8) Next goes your factory worker skirt, same material as the shirt, and a heavy cotton.
9) Next goes your linen pea picker shirt. It is rust colored.
10) Next goes your heavy wool (seriously–like a stadium blanket) pea picker skirt.
11) You’re almost done, not quite, but hurry up because for sure by now the show has started and you have an entrance. Tuck the bottom of your skirt into the waist band (leaving the factory skirt intact) to make a pouch/pocket. This is where you will place your imaginary peas.
12) For the final touch, add a white bonnet (like what Mary and Laura sleep in in LITTLE HOUSE ON THE PRAIRIE….and if you don’t get that reference, don’t tell me because I will cry) and then a giant straw sunhat.
Look in the mirror and see the resemblance to the Stay Puff Marshmallow Man. THREE SKIRTS. You are giant, and about to be:
Scene one: Pea picker. (Turn upstage, drop your skirt pocket, hand off your straw hat…immediately become…)
A guest at an inn. (stay in clothes, become)
A townsperson/peeping Tom at the Bishop’s window. (EXIT. RUN to quick change! Strip off bonnet, wool skirt, linen shirt, rust colored tights, put shoes back on, put on a little scarf around your neck, a blue rag on your head, and then cover everything with a horrible looking shawl so you can sing:
“At the End of the Day.” You are now 17 minutes into a show that is three hours and 20 minutes long. Exhausted yet? Keep going! (EXIT. Strip off ugly shawl, re-enter immediately as a factory worker in the blue skirt and shirt.)

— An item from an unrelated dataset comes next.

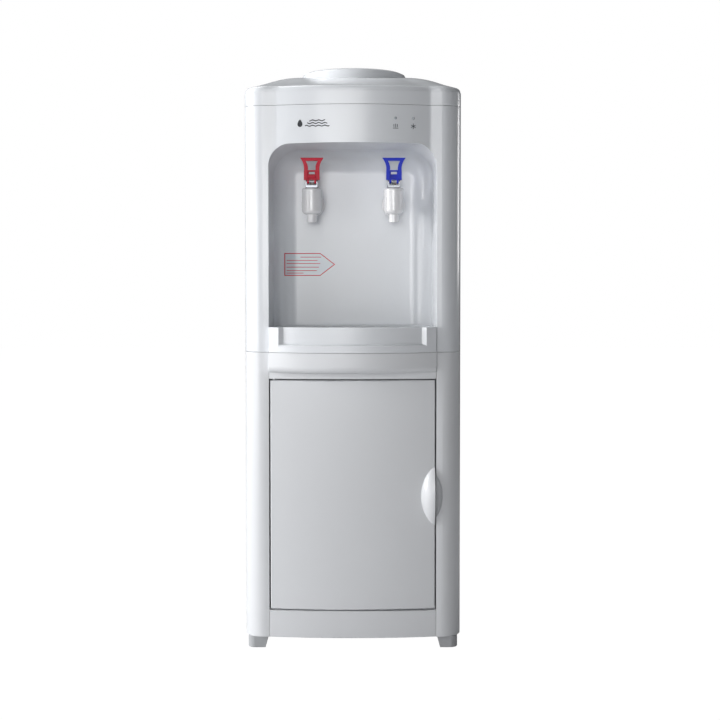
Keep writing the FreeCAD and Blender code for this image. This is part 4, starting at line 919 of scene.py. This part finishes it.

FINISH SONG. (EXIT. Run to quick change while Fantine sings “I Dreamed a Dream” and strip down to the whore tights, pantaloons, add black boots, a whore hat, run to the makeup table, add creme red blush and lipstick, SMEAR IT, and enter for
Okay. Are you getting the point? Les Miz is exhausting. By the time I got to Max the Bullet Boy I was so exhausted, I needed something entertaining to keep me awake. This is how all the goofing around started. THE MANAGEMENT OF THIS BLOG DOES NOT CONDONE THIS BEHAVIOR.
Max was named after my nephew who ranged in age from 3-7 during my Les Miz years. Some people just thank family
in their bio in the program, but no, no, no, as a nod to my nephew, I named my bullet boy after him. Max the bullet boy was an orphan, a drunk and a womanizer. He talked a lot like the guys from The Sopranos. He stumbled around the barricade during most of the second act stealing things from people (like their flask), and begging for sex from all the women. He talked the talk, but if any woman came on to him, he ran away as fast as he could. Max was missing a front tooth and smelled. He was in love with Eponine. He was a bully and yelled at the other bullet boys. Overall he was completely annoying. I remember one guy saying to me “STOP ACTING” which only made me do it more. Naturally.
Worst of all, Max would get drunk as the scene progressed, pass out, and then come to with a hangover just in time for the very loud battle scene which he found deafening. He doesn’t die, but instead fakes his death and sneaks away to culinary school where he grows up and becomes a famous chef named Julia Child after a painful sex change operation.
The best part of playing Max is that I would often be “Max” in the wrong scenes, like in a floor length party gown in the wedding scene, I would just start talking like Max simply to crack other people up.”Hey Lady. It’s me, Max. I thought you might dig me in this dress.”
Even worse? When I wasn’t in the show because no one had called in sick, I would hide in the quick change area and tie people’s costumes to their chairs to slow them down and then crack up while they struggled to untie them. Also good? Putting “Wet Ones” tissues in the toes of shoes.
This could go on and on. Oh, fun times. And that was just Les Miz. My CATS stories are legendary (and horrible).